* **DO THIS**: What is needed is the run of lines from the one containing "the leaf's box." through the one containing "if obj.type not", echoed exactly, with both ends kept and nothing added.

* **PROVIDED MATERIAL**:

================================

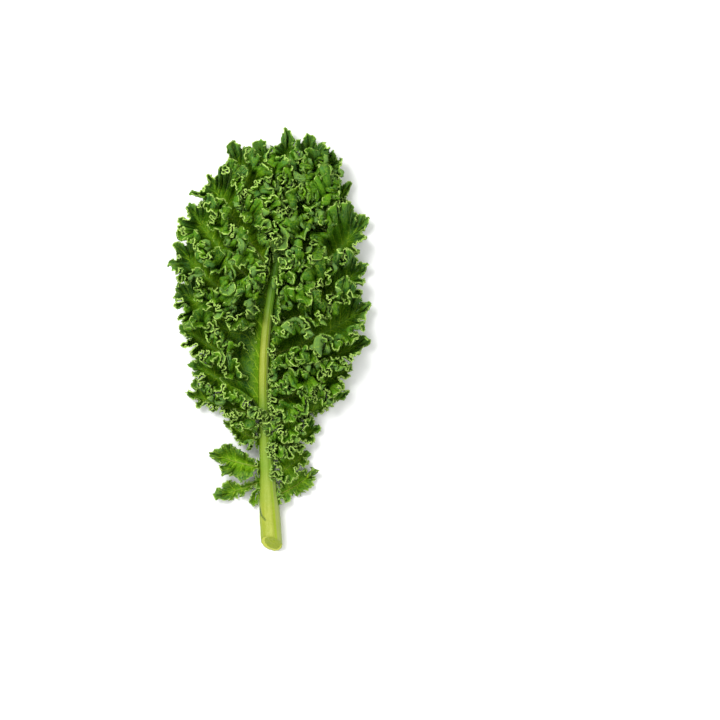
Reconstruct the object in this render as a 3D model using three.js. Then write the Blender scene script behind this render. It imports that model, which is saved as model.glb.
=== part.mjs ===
// A curly kale leaf, picked and lying on its back: one stalk that runs on as the midrib, with ruffled
// lobes along both sides and one at the tip. Each lobe is a trough of leaf blade: its vein lies low and
// its frilled rims stand up. Millimetres, +Z up, +Y from the cut end to the leaf's tip. The origin is
// under the middle of the leaf, on the surface that it lies on.
import * as THREE from "three";

// Driving dimensions.
const bladeThickness = 2.6; // the frilled blade's plain stand-in, thicker than the leaf itself
const pieceGap = 0.6; // between neighbouring pieces
const stalkSides = 14;
const stalkRings = 22;
const lobeSections = 10;
const cutSlope = 0.75; // how far the slanted cut runs back for each millimetre of height
const cutSkew = 0.3; // and forward for each millimetre to the right
const tallestRim = 34; // the frills' height above the surface, at the middle of the leaf
const lobeWidth = 40; // a full lobe, before its neighbours limit it
const petioluleHalfWidth = 3.4; // a lobe's narrow foot at the midrib

// The midrib's centre line: across, along, height of its axis, and its radius.
const midrib = [
  { x: 0.4, y: -144.0, z: 7.6, radius: 7.4 },
  { x: -0.5, y: -126, z: 7.3, radius: 7.0 },
  { x: -1.8, y: -110, z: 7.1, radius: 6.2 },
  { x: -3.2, y: -94, z: 7.6, radius: 4.9 },
  { x: -4.1, y: -68, z: 8.8, radius: 4.1 },
  { x: -4.7, y: -42, z: 10.0, radius: 3.7 },
  { x: -4.8, y: -14, z: 11.0, radius: 3.6 },
  { x: -3.2, y: 10, z: 11.8, radius: 3.2 },
  { x: 1.4, y: 36, z: 12.6, radius: 2.6 },
  { x: 6.0, y: 60, z: 13.2, radius: 2.0 },
  { x: 9.2, y: 86, z: 13.4, radius: 1.5 },
  { x: 10.8, y: 108, z: 12.8, radius: 1.1 },
];

// Each lobe: where its vein leaves the midrib, where its tip is, how high its rims stand, and how full
// its blade is next to an ordinary lobe's. One with a rootX too starts there, beside the stalk.
// The order runs from the cut end to the leaf's tip.
const leftLobes = [
  { name: "left_leaflet", rootX: -10.4, rootY: -105.2, tip: [-13.4, -119.2], rim: 6, full: 0.16, lift: 2 },
  { name: "left_lobe_01", rootY: -98, tip: [-40.5, -111], rim: 11, full: 0.42, lift: 3 },
  { name: "left_lobe_02", rootY: -91, tip: [-43, -80], rim: 15, full: 0.85, lift: 5 },
  { name: "left_lobe_03", rootY: -73, tip: [-35, -56], rim: 18, full: 0.6, lift: 6 },
  { name: "left_lobe_04", rootY: -54, tip: [-62, -36], rim: 22, full: 0.9, lift: 5 },
  { name: "left_lobe_05", rootY: -39.5, tip: [-59, -15], rim: 25, full: 1, lift: 7 },
  { name: "left_lobe_06", rootY: -23, tip: [-66.5, 12], rim: 28, full: 1, lift: 6 },
  { name: "left_lobe_07", rootY: -6, tip: [-66.8, 39], rim: 31, full: 1, lift: 5 },
  { name: "left_lobe_08", rootY: 12, tip: [-66.4, 67], rim: 32, full: 1, lift: 7 },
  { name: "left_lobe_09", rootY: 30, tip: [-58, 95], rim: 32, full: 1, lift: 8 },
  { name: "left_lobe_10", rootY: 47.5, tip: [-45, 118.5], rim: 30, full: 1, lift: 8 },
  { name: "left_lobe_11", rootY: 66, tip: [-26.5, 138.5], rim: 28, full: 0.9, lift: 9 },
  { name: "left_lobe_12", rootY: 85, tip: [-8, 140], rim: 25, full: 0.8, lift: 8 },
];
const rightLobes = [
  { name: "right_lobe_01", rootY: -113, tip: [33, -92], rim: 11, full: 0.6, lift: 5 },
  { name: "right_lobe_02", rootY: -98, tip: [28.5, -78], rim: 16, full: 0.7, lift: 6 },
  { name: "right_lobe_03", rootY: -80, tip: [37, -60], rim: 19, full: 0.8, lift: 6 },
  { name: "right_lobe_04", rootY: -62, tip: [57.5, -36], rim: 22, full: 0.9, lift: 4 },
  { name: "right_lobe_05", rootY: -46, tip: [60, -17], rim: 25, full: 1, lift: 6 },
  { name: "right_lobe_06", rootY: -30, tip: [68, 0.5], rim: 28, full: 1, lift: 5 },
  { name: "right_lobe_07", rootY: -13, tip: [67.8, 24], rim: 31, full: 1, lift: 6 },
  { name: "right_lobe_08", rootY: 6, tip: [67.2, 53], rim: 32, full: 1, lift: 7 },
  { name: "right_lobe_09", rootY: 25, tip: [66.9, 85], rim: 32, full: 1, lift: 6 },
  { name: "right_lobe_10", rootY: 43.5, tip: [57, 113], rim: 31, full: 1, lift: 8 },
  { name: "right_lobe_11", rootY: 62.5, tip: [44, 135], rim: 30, full: 1, lift: 9 },
  { name: "right_lobe_12", rootY: 83, tip: [28, 144], rim: 26, full: 0.8, lift: 9 },
];
const tipLobe = { name: "tip_lobe", rootY: 108, tip: [12, 149.6], rim: 22, full: 0.7, lift: 9 };

const blade = new THREE.MeshStandardMaterial({ color: 0x3f7a22, roughness: 0.55, metalness: 0 });
const tenderBlade = new THREE.MeshStandardMaterial({ color: 0x5a9427, roughness: 0.5, metalness: 0 });
const rib = new THREE.MeshStandardMaterial({ color: 0xb5c95c, roughness: 0.42, metalness: 0 });

const midribCurve = new THREE.CatmullRomCurve3(midrib.map((p) => new THREE.Vector3(p.x, p.y, p.z)));

// The midrib's radius at a distance along the leaf.
function midribRadius(y) {
  const next = midrib.findIndex((p) => p.y >= y);
  if (next <= 0) return next === 0 ? midrib[0].radius : midrib.at(-1).radius;
  const [a, b] = [midrib[next - 1], midrib[next]];
  return THREE.MathUtils.lerp(a.radius, b.radius, (y - a.y) / (b.y - a.y));
}

// The point of the midrib's centre line at a distance along the leaf.
function midribAt(y) {
  let [low, high] = [0, 1];
  for (let i = 0; i < 30; i++) {
    const middle = (low + high) / 2;
    if (midribCurve.getPoint(middle).y < y) low = middle;
    else high = middle;
  }
  return midribCurve.getPoint(low);
}

// A closed skin over rings of equal point counts, with a flat cap on each end.
function loft(rings) {
  const count = rings[0].length;
  const points = rings.flat();
  const faces = [];
  for (let r = 0; r + 1 < rings.length; r++)
    for (let i = 0; i < count; i++) {
      const [a, b] = [r * count + i, r * count + ((i + 1) % count)];
      faces.push(a, b, b + count, a, b + count, a + count);
    }
  const outline = rings[0].map((_, i) => i);
  const last = (rings.length - 1) * count;
  for (const [p, q, s] of fan(outline.length)) {
    faces.push(p, s, q);
    faces.push(last + p, last + q, last + s);
  }
  const geometry = new THREE.BufferGeometry();
  geometry.setAttribute("position", new THREE.Float32BufferAttribute(points.flatMap((v) => v.toArray()), 3));
  geometry.setIndex(faces);
  geometry.computeVertexNormals();
  return geometry;
}

// Triangles across a ring whose first half runs one way and whose second half runs back beside it.
function fan(count) {
  const made = [];
  for (let i = 0; i + 1 < count / 2; i++) {
    const [a, b, c, d] = [i, i + 1, count - 2 - i, count - 1 - i];
    made.push([a, b, d]);
    if (b !== c) made.push([b, c, d]);
  }
  return made;
}

// The stalk: round below, flatter and channelled above, ribbed, and cut off on a slant at its foot.
function stalkGeometry() {
  const rings = [];
  for (let r = 0; r < stalkRings; r++) {
    const along = r / (stalkRings - 1);
    const centre = midribCurve.getPoint(along);
    const tangent = midribCurve.getTangent(along);
    const side = new THREE.Vector3(tangent.y, -tangent.x, 0).normalize();
    const up = new THREE.Vector3().crossVectors(side, tangent).normalize();
    const radius = midribRadius(centre.y);
    const ring = [];
    for (let i = 0; i < stalkSides; i++) {
      const angle = (-2 * Math.PI * (i + 0.5)) / stalkSides;
      const height = Math.sin(angle);
      const flat = height > 0 ? 0.78 : 1;
      const rise = radius * height * flat;
      const aside = radius * Math.cos(angle);
      const point = centre.clone().addScaledVector(side, aside).addScaledVector(up, rise);
      if (r === 0) point.y += rise * cutSlope - aside * cutSkew;
      ring.push(point);
    }
    rings.push(ring);
  }
  return loft(rings);
}

// A lobe's centre line in plan, from beside the midrib to its tip, bowed a little towards the leaf's tip.
function lobeAxis(lobe) {
  const root = lobe.rootX ? new THREE.Vector3(lobe.rootX, lobe.rootY, 0) : midribAt(lobe.rootY);
  const tip = new THREE.Vector3(lobe.tip[0], lobe.tip[1], 0);
  root.z = 0;
  const run = tip.clone().sub(root);
  const bow = lobe === tipLobe ? 0 : 0.1 * run.length() * Math.sign(run.x);
  const middle = root.clone().addScaledVector(run, 0.5);
  middle.add(new THREE.Vector3(run.y, -run.x, 0).normalize().multiplyScalar(bow));
  return new THREE.QuadraticBezierCurve3(root, middle, tip);
}

// How far along its axis a lobe's blade starts, so that its foot clears the midrib.
function footOf(lobe, axis) {
  if (lobe === tipLobe) return (pieceGap + 0.3) / axis.getLength();
  if (lobe.rootX) return 0;
  const midribDirection = midribCurve.getTangent(0.5);
  const leaving = axis.getTangent(0).angleTo(midribDirection.setZ(0));
  const turned = petioluleHalfWidth * Math.abs(Math.cos(leaving)) * lobe.full;
  const clear = midribRadius(lobe.rootY) + pieceGap + turned;
  return clear / Math.sin(leaving) / axis.getLength();
}

const lobes = [...leftLobes, ...rightLobes, tipLobe];
const axes = new Map(lobes.map((lobe) => [lobe, lobeAxis(lobe)]));
const axisSteps = 40;
const axisPoints = new Map(lobes.map((lobe) => [lobe, axes.get(lobe).getPoints(axisSteps)]));
const midribPoints = midribCurve.getPoints(3 * axisSteps);

// Half the distance from a point to the nearest other lobe's axis, so that neighbours never meet.
function roomAt(point, lobe) {
  let nearest = Infinity;
  for (const other of lobes) {
    if (other === lobe) continue;
    for (const p of axisPoints.get(other)) nearest = Math.min(nearest, p.distanceTo(point));
  }
  let room = nearest / 2 - pieceGap / 2;
  for (const p of midribPoints) {
    const flat = new THREE.Vector3(p.x, p.y, 0);
    room = Math.min(room, Math.max(flat.distanceTo(point) - midribRadius(p.y) - pieceGap, 1.2));
  }
  return room;
}

// One lobe: sections across its vein, each an open trough with a flat underside and frilled rims.
function lobeGeometry(lobe) {
  const axis = axes.get(lobe);
  const foot = footOf(lobe, axis);
  const rootHeight = Math.max(midribAt(lobe.rootY).z - 5, 0.6);
  const rings = [];
  for (let s = 0; s < lobeSections; s++) {
    const share = s / (lobeSections - 1);
    const along = THREE.MathUtils.lerp(foot, 1, share);
    const centre = axis.getPoint(along);
    const tangent = axis.getTangent(along);
    const across = new THREE.Vector3(-tangent.y, tangent.x, 0);
    const fullness = 0.2 + 0.8 * Math.pow(Math.sin(Math.PI * (0.16 + 0.8 * share)), 0.8);
    const wanted = Math.min((lobeWidth / 2) * lobe.full * fullness, petioluleHalfWidth + 40 * share);
    const half = Math.max(Math.min(wanted, roomAt(centre, lobe)), 1.2);
    const frill = s % 2 ? 0.9 : 1;
    const rimShare = 0.42 + 0.58 * Math.sin(Math.PI * Math.min(0.2 + 0.75 * share, 1));
    const rim = Math.max(lobe.rim * rimShare * frill, 5);
    const settle = THREE.MathUtils.smoothstep(share, 0, 0.4);
    const curl = THREE.MathUtils.smoothstep(share, 0.7, 1) * lobe.lift;
    const floor = rootHeight * (1 - settle) + curl;
    rings.push(troughRing(centre, across, half, floor, Math.min(rim + floor, tallestRim)));
  }
  return loft(rings);
}

// A trough's section: along the underside from rim to rim, then back along the top side.
function troughRing(centre, across, half, floor, top) {
  const height = top - floor;
  const wall = Math.min(bladeThickness, 0.7 * half);
  const under = [
    [-half, height],
    [-0.86 * half, 0.34 * height],
    [-0.34 * half, 0],
    [0.34 * half, 0],
    [0.86 * half, 0.34 * height],
    [half, height],
  ];
  const above = [
    [half - wall, height],
    [Math.max(0.86 * half - wall, 0.3 * half), 0.34 * height + 0.5 * bladeThickness],
    [0.2 * half, bladeThickness],
    [-0.2 * half, bladeThickness],
    [-Math.max(0.86 * half - wall, 0.3 * half), 0.34 * height + 0.5 * bladeThickness],
    [-half + wall, height],
  ];
  return [...under, ...above].map(([sideways, rise]) =>
    centre.clone().addScaledVector(across, sideways).setZ(floor + rise),
  );
}

function named(name, geometry, material) {
  const mesh = new THREE.Mesh(geometry, material);
  mesh.name = name;
  return mesh;
}

const leaf = new THREE.Group();
leaf.add(named("stalk", stalkGeometry(), rib));
for (const lobe of lobes) {
  leaf.add(named(lobe.name, lobeGeometry(lobe), lobe.full < 0.7 ? tenderBlade : blade));
}

// The origin goes under the middle of the leaf's box.
const box = new THREE.Box3().setFromObject(leaf);
const centre = box.getCenter(new THREE.Vector3());
leaf.position.set(-centre.x, -centre.y, -box.min.z);

export default leaf;
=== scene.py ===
import bpy
import numpy as np
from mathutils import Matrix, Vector


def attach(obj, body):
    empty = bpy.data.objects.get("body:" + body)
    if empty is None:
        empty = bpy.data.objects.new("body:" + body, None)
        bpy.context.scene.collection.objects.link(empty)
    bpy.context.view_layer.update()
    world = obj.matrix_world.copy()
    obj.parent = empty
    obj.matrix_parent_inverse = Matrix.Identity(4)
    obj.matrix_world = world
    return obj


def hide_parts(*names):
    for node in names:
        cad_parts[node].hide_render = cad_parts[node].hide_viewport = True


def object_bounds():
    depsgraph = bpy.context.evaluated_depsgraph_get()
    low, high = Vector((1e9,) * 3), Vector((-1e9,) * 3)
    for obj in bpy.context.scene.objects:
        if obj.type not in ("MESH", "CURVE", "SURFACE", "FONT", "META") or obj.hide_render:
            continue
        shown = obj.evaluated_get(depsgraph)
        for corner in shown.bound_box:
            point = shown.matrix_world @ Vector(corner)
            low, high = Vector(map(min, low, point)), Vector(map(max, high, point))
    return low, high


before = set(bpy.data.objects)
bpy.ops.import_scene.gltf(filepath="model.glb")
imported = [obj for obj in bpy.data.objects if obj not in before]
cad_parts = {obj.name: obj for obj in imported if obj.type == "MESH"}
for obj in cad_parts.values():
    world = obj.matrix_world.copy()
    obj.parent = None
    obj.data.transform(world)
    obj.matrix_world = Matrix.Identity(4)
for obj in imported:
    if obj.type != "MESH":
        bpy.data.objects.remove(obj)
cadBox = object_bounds()

# Lengths are millimetres until a mesh is made, and metres in every mesh.
toMetres = 0.001


def smooth(low, high, value):
    share = np.clip((value - low) / (high - low), 0, 1)
    return share * share * (3 - 2 * share)


def blendTo(first, second, share):
    return first * (1 - share) + second * share


def unit(vectors):
    return vectors / np.maximum(np.linalg.norm(vectors, axis=-1, keepdims=True), 1e-9)


def fitted(along, values, degree):
    return np.polynomial.Polynomial.fit(along, values, degree)


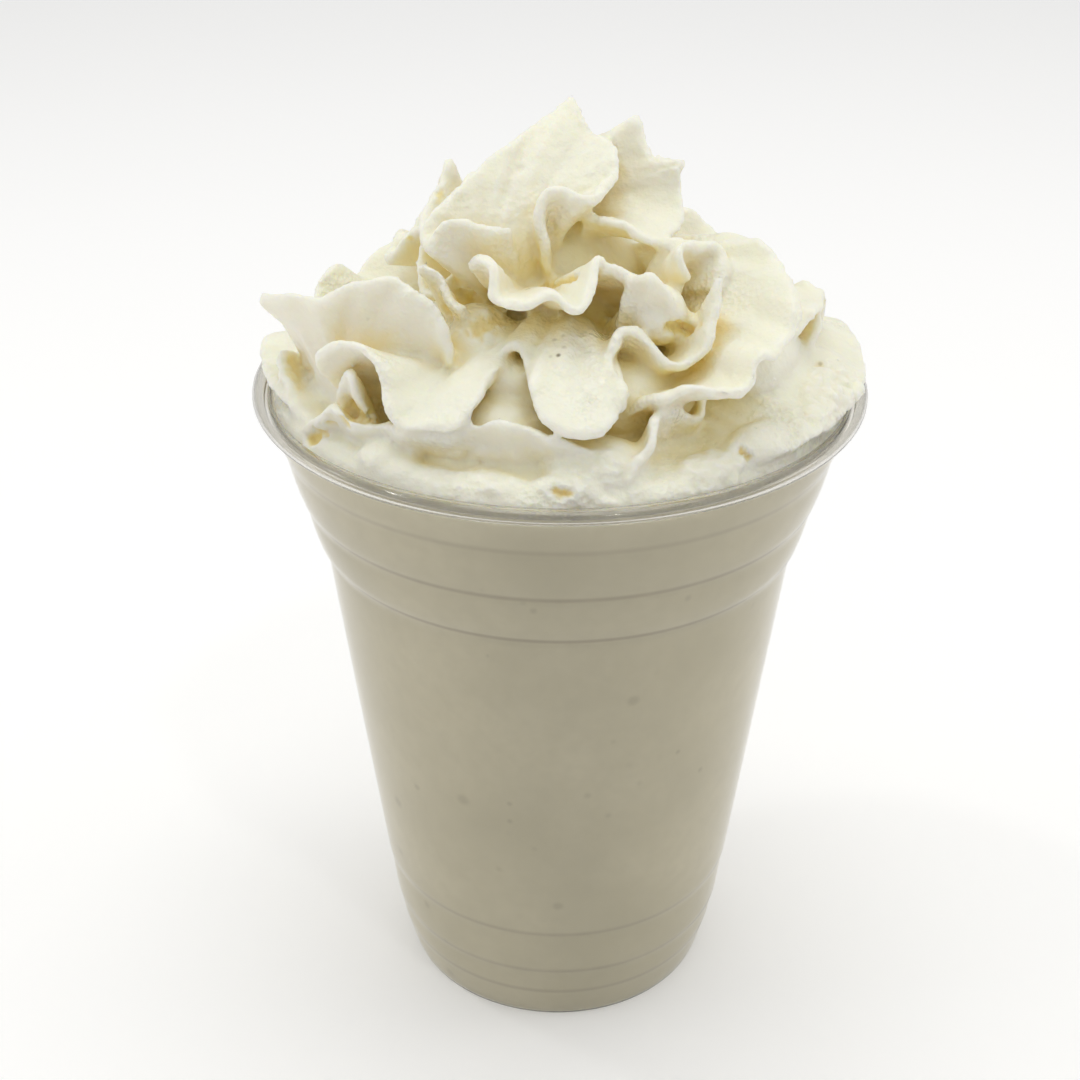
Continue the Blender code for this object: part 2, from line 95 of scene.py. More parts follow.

================================

* **PROBLEM SOLUTION**:
// The origin goes under the middle of the leaf's box.
const box = new THREE.Box3().setFromObject(leaf);
const centre = box.getCenter(new THREE.Vector3());
leaf.position.set(-centre.x, -centre.y, -box.min.z);

export default leaf;
=== scene.py ===
import bpy
import numpy as np
from mathutils import Matrix, Vector


def attach(obj, body):
    empty = bpy.data.objects.get("body:" + body)
    if empty is None:
        empty = bpy.data.objects.new("body:" + body, None)
        bpy.context.scene.collection.objects.link(empty)
    bpy.context.view_layer.update()
    world = obj.matrix_world.copy()
    obj.parent = empty
    obj.matrix_parent_inverse = Matrix.Identity(4)
    obj.matrix_world = world
    return obj


def hide_parts(*names):
    for node in names:
        cad_parts[node].hide_render = cad_parts[node].hide_viewport = True


def object_bounds():
    depsgraph = bpy.context.evaluated_depsgraph_get()
    low, high = Vector((1e9,) * 3), Vector((-1e9,) * 3)
    for obj in bpy.context.scene.objects:
        if obj.type not in ("MESH", "CURVE", "SURFACE", "FONT", "META") or obj.hide_render:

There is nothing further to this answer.